BEGIN Material
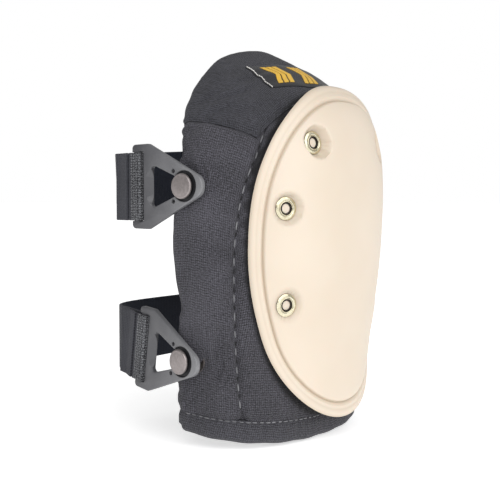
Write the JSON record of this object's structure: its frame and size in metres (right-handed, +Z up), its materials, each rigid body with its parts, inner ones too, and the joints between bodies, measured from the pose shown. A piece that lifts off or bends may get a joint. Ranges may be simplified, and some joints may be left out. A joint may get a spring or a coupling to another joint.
{
  "type": "knee pad",
  "caption": "Hard-capped work knee pad: moulded cap riveted to a padded fabric shell that wraps the knee, with elastic straps and stud-and-triangle quick-release buckles.",
  "frame": {"origin": "centre of the wearer's knee, midway between the wings in the plane of their rear edges, 110 mm above the lower hem", "axes": "+X towards the wing without buckles, -Y forwards through the cap, +Z up the leg"},
  "size_m": [0.168, 0.1408, 0.2278],
  "materials": {
    "cap_shell": "moulded, satin",
    "eyelet_brass": "bright plated",
    "rivet_steel": "plated",
    "backing_plastic": "plain sheet",
    "cover_fabric": "coarse woven nylon",
    "hem_fabric": "folded and stitched",
    "label_weave": "glossy woven label",
    "foam_rubber": "closed-cell foam",
    "cushion_foam": "soft open-cell foam",
    "lining_fabric": "knitted spacer fabric",
    "stud_steel": "satin gunmetal",
    "buckle_plastic": "fine moulded texture",
    "strap_elastic": "ribbed elastic webbing"
  },
  "bodies": {
    "pad": {"cap": "cap_shell", "cap_eyelets": "eyelet_brass", "cap_rivets": "rivet_steel", "rivet_burrs": "rivet_steel", "backing_plate": "backing_plastic", "front_cover": "cover_fabric", "near_side_cover": "cover_fabric", "far_side_cover": "cover_fabric", "thigh_cover": "cover_fabric", "hem_band": "hem_fabric", "label": "label_weave", "foam_core": "foam_rubber", "knee_cushion": "cushion_foam", "lining": "lining_fabric", "stud_washers": "rivet_steel", "upper_strap": "strap_elastic", "lower_strap": "strap_elastic"},
    "upper_stud_turn": {"upper_stud": "stud_steel"},
    "upper_buckle": {"upper_buckle": "buckle_plastic", "upper_strap_end": "strap_elastic"},
    "upper_tab": {"upper_strap_tab": "strap_elastic"},
    "lower_stud_turn": {"lower_stud": "stud_steel"},
    "lower_buckle": {"lower_buckle": "buckle_plastic", "lower_strap_end": "strap_elastic"},
    "lower_tab": {"lower_strap_tab": "strap_elastic"}
  },
  "joints": [
    {"name": "upper_buckle_swivel", "type": "hinge", "parent": "pad", "child": "upper_stud_turn", "pos_m": [-0.0817, -0.011, 0.026], "axis": [-0.9991, 0.0419, 0], "range_deg": [-12, 12], "stiffness_Nm_per_rad": 0.05},
    {"name": "upper_buckle_release", "type": "slide", "parent": "upper_stud_turn", "child": "upper_buckle", "axis": [-0.0419, -0.9991, 0], "range_m": [0, 0.016], "stiffness_N_per_m": 250, "springref_m": -0.01},
    {"name": "upper_tab_peel", "type": "hinge", "parent": "upper_buckle", "child": "upper_tab", "pos_m": [-0.08272, 0.02913, 0.026], "axis": [0, 0, 1], "range_deg": [0, 110]},
    {"name": "lower_buckle_swivel", "type": "hinge", "parent": "pad", "child": "lower_stud_turn", "pos_m": [-0.0818, -0.009, -0.07], "axis": [-0.9833, 0.1822, 0], "range_deg": [-12, 12], "stiffness_Nm_per_rad": 0.05},
    {"name": "lower_buckle_release", "type": "slide", "parent": "lower_stud_turn", "child": "lower_buckle", "axis": [-0.1806, -0.9746, -0.1323], "range_m": [0, 0.016], "stiffness_N_per_m": 250, "springref_m": -0.01},
    {"name": "lower_tab_peel", "type": "hinge", "parent": "lower_buckle", "child": "lower_tab", "pos_m": [-0.07722, 0.03053, -0.0647], "axis": [-0.0241, -0.13, 0.9912], "range_deg": [0, 110]}
  ]
}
END Material
- _What you are asked to do_
Make an exact copy of all the data.

- _The response_
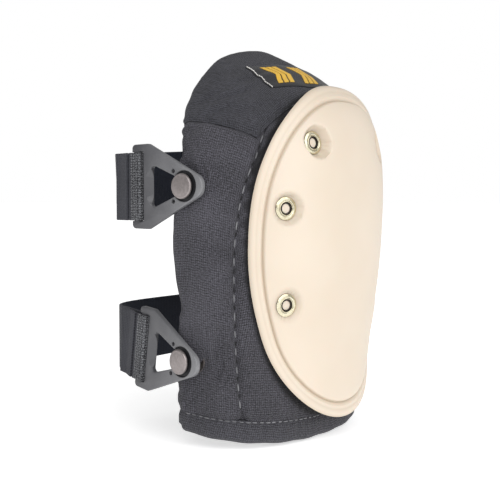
Write the JSON record of this object's structure: its frame and size in metres (right-handed, +Z up), its materials, each rigid body with its parts, inner ones too, and the joints between bodies, measured from the pose shown. A piece that lifts off or bends may get a joint. Ranges may be simplified, and some joints may be left out. A joint may get a spring or a coupling to another joint.
{
  "type": "knee pad",
  "caption": "Hard-capped work knee pad: moulded cap riveted to a padded fabric shell that wraps the knee, with elastic straps and stud-and-triangle quick-release buckles.",
  "frame": {"origin": "centre of the wearer's knee, midway between the wings in the plane of their rear edges, 110 mm above the lower hem", "axes": "+X towards the wing without buckles, -Y forwards through the cap, +Z up the leg"},
  "size_m": [0.168, 0.1408, 0.2278],
  "materials": {
    "cap_shell": "moulded, satin",
    "eyelet_brass": "bright plated",
    "rivet_steel": "plated",
    "backing_plastic": "plain sheet",
    "cover_fabric": "coarse woven nylon",
    "hem_fabric": "folded and stitched",
    "label_weave": "glossy woven label",
    "foam_rubber": "closed-cell foam",
    "cushion_foam": "soft open-cell foam",
    "lining_fabric": "knitted spacer fabric",
    "stud_steel": "satin gunmetal",
    "buckle_plastic": "fine moulded texture",
    "strap_elastic": "ribbed elastic webbing"
  },
  "bodies": {
    "pad": {"cap": "cap_shell", "cap_eyelets": "eyelet_brass", "cap_rivets": "rivet_steel", "rivet_burrs": "rivet_steel", "backing_plate": "backing_plastic", "front_cover": "cover_fabric", "near_side_cover": "cover_fabric", "far_side_cover": "cover_fabric", "thigh_cover": "cover_fabric", "hem_band": "hem_fabric", "label": "label_weave", "foam_core": "foam_rubber", "knee_cushion": "cushion_foam", "lining": "lining_fabric", "stud_washers": "rivet_steel", "upper_strap": "strap_elastic", "lower_strap": "strap_elastic"},
    "upper_stud_turn": {"upper_stud": "stud_steel"},
    "upper_buckle": {"upper_buckle": "buckle_plastic", "upper_strap_end": "strap_elastic"},
    "upper_tab": {"upper_strap_tab": "strap_elastic"},
    "lower_stud_turn": {"lower_stud": "stud_steel"},
    "lower_buckle": {"lower_buckle": "buckle_plastic", "lower_strap_end": "strap_elastic"},
    "lower_tab": {"lower_strap_tab": "strap_elastic"}
  },
  "joints": [
    {"name": "upper_buckle_swivel", "type": "hinge", "parent": "pad", "child": "upper_stud_turn", "pos_m": [-0.0817, -0.011, 0.026], "axis": [-0.9991, 0.0419, 0], "range_deg": [-12, 12], "stiffness_Nm_per_rad": 0.05},
    {"name": "upper_buckle_release", "type": "slide", "parent": "upper_stud_turn", "child": "upper_buckle", "axis": [-0.0419, -0.9991, 0], "range_m": [0, 0.016], "stiffness_N_per_m": 250, "springref_m": -0.01},
    {"name": "upper_tab_peel", "type": "hinge", "parent": "upper_buckle", "child": "upper_tab", "pos_m": [-0.08272, 0.02913, 0.026], "axis": [0, 0, 1], "range_deg": [0, 110]},
    {"name": "lower_buckle_swivel", "type": "hinge", "parent": "pad", "child": "lower_stud_turn", "pos_m": [-0.0818, -0.009, -0.07], "axis": [-0.9833, 0.1822, 0], "range_deg": [-12, 12], "stiffness_Nm_per_rad": 0.05},
    {"name": "lower_buckle_release", "type": "slide", "parent": "lower_stud_turn", "child": "lower_buckle", "axis": [-0.1806, -0.9746, -0.1323], "range_m": [0, 0.016], "stiffness_N_per_m": 250, "springref_m": -0.01},
    {"name": "lower_tab_peel", "type": "hinge", "parent": "lower_buckle", "child": "lower_tab", "pos_m": [-0.07722, 0.03053, -0.0647], "axis": [-0.0241, -0.13, 0.9912], "range_deg": [0, 110]}
  ]
}